_To be done_
All lines from the one with "at both faces" through the one with "obj.data.transform(world)", and only those, are to be reproduced exactly, both ends included.

--------

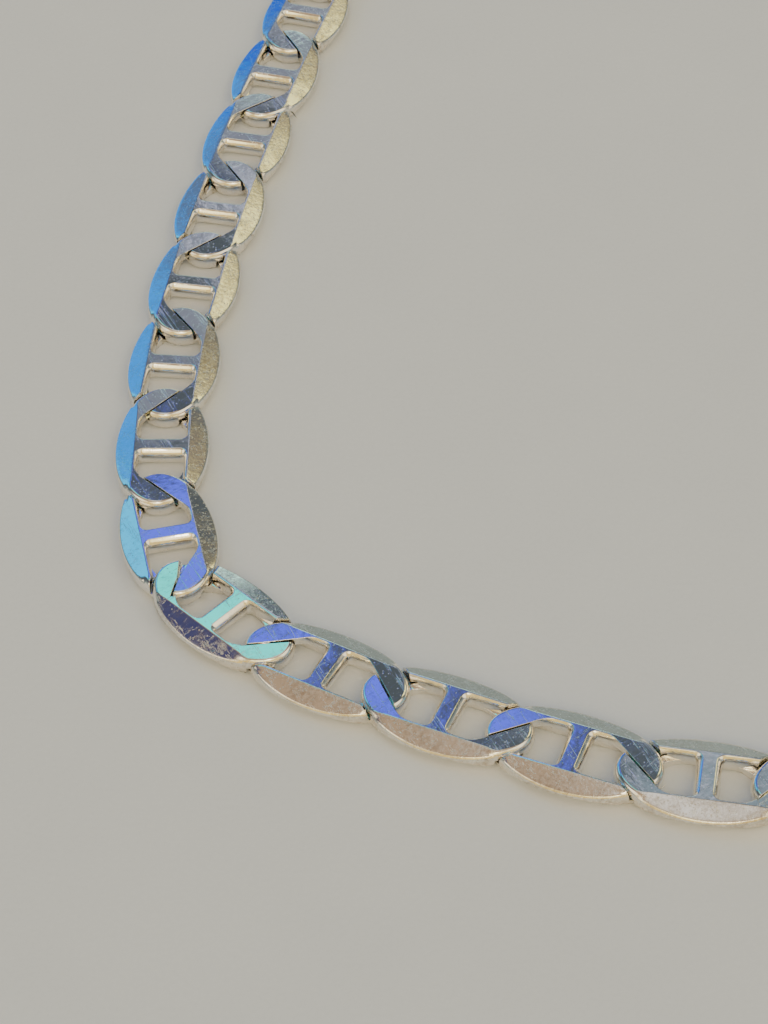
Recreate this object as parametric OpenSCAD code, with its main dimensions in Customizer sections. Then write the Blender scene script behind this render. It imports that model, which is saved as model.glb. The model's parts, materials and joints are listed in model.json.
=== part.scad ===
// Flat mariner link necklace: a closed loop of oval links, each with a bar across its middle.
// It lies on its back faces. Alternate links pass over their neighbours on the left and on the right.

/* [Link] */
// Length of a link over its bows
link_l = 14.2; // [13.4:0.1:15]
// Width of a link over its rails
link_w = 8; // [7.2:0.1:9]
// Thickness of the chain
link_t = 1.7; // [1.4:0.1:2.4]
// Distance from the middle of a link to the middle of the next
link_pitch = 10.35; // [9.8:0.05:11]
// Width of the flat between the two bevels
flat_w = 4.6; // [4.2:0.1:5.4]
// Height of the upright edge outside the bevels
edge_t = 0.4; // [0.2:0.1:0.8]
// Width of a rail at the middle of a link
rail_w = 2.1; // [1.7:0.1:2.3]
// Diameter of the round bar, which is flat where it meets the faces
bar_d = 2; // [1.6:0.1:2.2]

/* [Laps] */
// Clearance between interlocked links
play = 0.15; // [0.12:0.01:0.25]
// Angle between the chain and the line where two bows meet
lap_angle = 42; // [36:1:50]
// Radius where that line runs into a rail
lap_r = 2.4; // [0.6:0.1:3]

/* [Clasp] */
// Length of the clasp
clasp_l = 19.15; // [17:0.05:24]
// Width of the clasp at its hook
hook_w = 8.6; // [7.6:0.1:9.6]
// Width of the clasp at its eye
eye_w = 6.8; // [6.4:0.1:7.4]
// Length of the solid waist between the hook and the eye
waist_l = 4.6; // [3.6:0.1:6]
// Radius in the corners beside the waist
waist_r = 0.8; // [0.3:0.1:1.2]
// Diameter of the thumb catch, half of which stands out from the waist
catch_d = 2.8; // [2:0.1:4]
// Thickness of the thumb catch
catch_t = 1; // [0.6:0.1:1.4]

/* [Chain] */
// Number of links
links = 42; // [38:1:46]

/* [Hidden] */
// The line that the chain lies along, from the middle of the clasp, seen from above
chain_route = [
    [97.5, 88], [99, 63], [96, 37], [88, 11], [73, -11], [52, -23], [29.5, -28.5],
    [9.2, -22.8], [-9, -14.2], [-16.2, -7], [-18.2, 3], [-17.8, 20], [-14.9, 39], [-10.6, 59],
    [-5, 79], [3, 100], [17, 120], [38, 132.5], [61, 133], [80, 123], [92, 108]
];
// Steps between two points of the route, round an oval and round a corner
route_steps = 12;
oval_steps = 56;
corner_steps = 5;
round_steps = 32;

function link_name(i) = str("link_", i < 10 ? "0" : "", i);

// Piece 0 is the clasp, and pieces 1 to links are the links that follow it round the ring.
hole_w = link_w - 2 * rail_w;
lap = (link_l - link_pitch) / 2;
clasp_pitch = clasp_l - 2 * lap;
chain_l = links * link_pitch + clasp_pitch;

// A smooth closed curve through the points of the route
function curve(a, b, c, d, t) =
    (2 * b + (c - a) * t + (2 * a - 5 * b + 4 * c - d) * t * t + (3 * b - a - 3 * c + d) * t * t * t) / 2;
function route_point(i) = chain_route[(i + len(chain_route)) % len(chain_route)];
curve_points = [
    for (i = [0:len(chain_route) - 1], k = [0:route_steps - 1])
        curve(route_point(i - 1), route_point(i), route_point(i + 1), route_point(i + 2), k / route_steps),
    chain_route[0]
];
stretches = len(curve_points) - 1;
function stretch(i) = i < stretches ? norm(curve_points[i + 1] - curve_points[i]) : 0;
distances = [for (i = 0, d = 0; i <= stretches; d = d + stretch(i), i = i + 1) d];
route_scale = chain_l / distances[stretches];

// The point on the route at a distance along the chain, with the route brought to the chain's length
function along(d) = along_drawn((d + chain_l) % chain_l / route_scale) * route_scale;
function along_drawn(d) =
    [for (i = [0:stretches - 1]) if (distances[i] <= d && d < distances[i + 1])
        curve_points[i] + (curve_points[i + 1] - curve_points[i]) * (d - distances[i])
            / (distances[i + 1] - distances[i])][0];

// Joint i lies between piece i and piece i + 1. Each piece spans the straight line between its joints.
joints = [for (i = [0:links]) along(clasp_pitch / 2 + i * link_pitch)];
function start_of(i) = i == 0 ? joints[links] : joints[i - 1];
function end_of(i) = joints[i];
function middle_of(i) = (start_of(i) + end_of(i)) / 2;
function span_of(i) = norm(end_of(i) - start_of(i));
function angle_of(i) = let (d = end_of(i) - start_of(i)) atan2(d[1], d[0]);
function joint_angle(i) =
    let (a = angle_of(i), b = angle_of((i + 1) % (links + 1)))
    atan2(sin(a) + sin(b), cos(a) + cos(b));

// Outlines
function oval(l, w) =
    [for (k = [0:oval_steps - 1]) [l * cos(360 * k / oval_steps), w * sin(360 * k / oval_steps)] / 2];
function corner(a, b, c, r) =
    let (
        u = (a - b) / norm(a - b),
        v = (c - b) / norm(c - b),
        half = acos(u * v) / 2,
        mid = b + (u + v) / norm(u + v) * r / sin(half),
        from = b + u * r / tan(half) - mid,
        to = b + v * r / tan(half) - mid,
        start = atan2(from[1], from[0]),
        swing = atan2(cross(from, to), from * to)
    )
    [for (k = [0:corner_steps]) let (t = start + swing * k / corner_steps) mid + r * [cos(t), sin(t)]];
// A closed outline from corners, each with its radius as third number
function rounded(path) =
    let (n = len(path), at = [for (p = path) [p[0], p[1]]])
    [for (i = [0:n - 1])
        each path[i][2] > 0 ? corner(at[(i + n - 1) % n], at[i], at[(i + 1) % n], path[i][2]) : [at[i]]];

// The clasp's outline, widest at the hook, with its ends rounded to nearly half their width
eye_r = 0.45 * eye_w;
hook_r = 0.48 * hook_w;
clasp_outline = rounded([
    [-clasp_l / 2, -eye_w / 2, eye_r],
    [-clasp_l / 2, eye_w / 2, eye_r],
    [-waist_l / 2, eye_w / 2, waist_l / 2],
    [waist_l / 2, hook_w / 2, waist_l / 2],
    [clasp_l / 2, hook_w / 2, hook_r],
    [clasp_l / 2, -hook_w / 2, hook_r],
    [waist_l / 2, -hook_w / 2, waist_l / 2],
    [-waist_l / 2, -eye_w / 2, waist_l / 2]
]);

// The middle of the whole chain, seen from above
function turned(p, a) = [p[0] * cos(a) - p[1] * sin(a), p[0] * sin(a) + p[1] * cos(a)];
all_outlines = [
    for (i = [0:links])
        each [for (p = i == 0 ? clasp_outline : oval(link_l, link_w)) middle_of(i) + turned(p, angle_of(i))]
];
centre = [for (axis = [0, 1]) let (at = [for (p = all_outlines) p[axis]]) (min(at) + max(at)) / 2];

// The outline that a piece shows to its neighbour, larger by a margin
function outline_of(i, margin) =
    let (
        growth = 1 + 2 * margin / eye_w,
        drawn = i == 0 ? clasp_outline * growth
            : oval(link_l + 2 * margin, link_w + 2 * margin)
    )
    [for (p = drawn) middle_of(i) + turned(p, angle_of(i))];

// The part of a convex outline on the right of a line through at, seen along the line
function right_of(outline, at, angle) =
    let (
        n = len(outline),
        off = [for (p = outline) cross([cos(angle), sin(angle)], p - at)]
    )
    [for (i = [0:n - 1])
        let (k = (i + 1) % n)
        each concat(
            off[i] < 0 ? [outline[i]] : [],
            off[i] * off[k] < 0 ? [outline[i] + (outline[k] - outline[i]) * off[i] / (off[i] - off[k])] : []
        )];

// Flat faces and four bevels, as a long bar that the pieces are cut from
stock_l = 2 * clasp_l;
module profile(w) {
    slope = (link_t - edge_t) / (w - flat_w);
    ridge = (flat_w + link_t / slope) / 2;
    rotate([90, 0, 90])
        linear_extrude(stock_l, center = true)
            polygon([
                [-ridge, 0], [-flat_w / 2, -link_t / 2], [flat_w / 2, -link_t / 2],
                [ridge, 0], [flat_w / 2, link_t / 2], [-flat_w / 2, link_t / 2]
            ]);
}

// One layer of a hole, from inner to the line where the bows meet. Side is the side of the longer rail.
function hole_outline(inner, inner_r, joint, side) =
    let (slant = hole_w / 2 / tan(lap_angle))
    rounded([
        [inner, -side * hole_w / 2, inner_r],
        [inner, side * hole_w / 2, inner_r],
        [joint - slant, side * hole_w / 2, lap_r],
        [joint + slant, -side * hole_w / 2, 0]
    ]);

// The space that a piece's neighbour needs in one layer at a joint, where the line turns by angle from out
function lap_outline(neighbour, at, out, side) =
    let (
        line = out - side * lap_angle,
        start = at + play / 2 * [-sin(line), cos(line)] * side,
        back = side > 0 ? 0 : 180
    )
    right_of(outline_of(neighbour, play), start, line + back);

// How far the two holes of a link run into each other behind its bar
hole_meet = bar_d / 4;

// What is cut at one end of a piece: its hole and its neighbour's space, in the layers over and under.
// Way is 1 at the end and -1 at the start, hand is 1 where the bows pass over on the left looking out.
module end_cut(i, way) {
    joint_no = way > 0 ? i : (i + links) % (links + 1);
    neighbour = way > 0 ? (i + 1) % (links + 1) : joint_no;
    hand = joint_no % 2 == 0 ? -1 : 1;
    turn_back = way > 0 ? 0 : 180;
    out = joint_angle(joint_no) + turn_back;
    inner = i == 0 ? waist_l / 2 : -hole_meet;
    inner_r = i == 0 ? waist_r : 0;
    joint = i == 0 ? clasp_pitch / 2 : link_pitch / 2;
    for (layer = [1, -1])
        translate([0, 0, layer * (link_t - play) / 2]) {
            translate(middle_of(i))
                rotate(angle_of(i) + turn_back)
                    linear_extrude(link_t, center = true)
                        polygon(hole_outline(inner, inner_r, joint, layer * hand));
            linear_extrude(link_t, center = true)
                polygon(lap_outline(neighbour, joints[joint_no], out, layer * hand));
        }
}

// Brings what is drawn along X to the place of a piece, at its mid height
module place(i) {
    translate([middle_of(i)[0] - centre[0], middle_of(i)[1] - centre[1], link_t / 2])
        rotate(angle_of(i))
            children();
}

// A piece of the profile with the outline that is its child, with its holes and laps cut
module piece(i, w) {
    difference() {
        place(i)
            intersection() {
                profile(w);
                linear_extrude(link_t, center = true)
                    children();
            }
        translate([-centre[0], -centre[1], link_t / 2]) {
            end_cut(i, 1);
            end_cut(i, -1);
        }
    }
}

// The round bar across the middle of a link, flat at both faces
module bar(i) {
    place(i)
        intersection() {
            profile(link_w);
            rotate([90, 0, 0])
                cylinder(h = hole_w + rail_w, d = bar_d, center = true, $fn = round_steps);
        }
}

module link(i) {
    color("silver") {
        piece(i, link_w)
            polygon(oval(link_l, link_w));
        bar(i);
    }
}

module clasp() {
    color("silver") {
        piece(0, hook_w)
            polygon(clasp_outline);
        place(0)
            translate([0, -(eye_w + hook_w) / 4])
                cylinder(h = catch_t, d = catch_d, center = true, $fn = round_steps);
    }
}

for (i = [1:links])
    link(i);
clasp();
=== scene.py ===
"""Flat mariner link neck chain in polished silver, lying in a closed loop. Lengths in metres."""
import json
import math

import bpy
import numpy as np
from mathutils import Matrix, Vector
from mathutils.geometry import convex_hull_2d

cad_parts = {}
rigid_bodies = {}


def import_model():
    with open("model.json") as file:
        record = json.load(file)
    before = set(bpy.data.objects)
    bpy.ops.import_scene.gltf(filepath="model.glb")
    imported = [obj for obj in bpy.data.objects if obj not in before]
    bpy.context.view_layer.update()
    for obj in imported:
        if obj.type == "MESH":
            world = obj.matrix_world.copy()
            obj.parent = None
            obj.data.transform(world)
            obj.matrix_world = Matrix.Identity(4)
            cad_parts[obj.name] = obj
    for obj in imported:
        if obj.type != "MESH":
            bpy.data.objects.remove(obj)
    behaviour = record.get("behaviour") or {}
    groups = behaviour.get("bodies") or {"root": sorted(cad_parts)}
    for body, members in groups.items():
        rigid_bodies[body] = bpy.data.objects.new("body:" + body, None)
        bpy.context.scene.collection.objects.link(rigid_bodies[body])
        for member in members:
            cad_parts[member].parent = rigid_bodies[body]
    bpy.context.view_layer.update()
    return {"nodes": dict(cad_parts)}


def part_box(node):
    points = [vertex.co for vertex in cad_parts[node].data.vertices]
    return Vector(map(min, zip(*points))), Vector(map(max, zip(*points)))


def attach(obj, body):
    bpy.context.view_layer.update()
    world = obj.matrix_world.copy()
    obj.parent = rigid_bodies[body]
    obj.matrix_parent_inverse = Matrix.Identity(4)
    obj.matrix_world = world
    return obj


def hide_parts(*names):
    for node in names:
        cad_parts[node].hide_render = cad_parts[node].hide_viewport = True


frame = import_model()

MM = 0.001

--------

_Result for this exercise_
// The round bar across the middle of a link, flat at both faces
module bar(i) {
    place(i)
        intersection() {
            profile(link_w);
            rotate([90, 0, 0])
                cylinder(h = hole_w + rail_w, d = bar_d, center = true, $fn = round_steps);
        }
}

module link(i) {
    color("silver") {
        piece(i, link_w)
            polygon(oval(link_l, link_w));
        bar(i);
    }
}

module clasp() {
    color("silver") {
        piece(0, hook_w)
            polygon(clasp_outline);
        place(0)
            translate([0, -(eye_w + hook_w) / 4])
                cylinder(h = catch_t, d = catch_d, center = true, $fn = round_steps);
    }
}

for (i = [1:links])
    link(i);
clasp();
=== scene.py ===
"""Flat mariner link neck chain in polished silver, lying in a closed loop. Lengths in metres."""
import json
import math

import bpy
import numpy as np
from mathutils import Matrix, Vector
from mathutils.geometry import convex_hull_2d

cad_parts = {}
rigid_bodies = {}


def import_model():
    with open("model.json") as file:
        record = json.load(file)
    before = set(bpy.data.objects)
    bpy.ops.import_scene.gltf(filepath="model.glb")
    imported = [obj for obj in bpy.data.objects if obj not in before]
    bpy.context.view_layer.update()
    for obj in imported:
        if obj.type == "MESH":
            world = obj.matrix_world.copy()
            obj.parent = None
            obj.data.transform(world)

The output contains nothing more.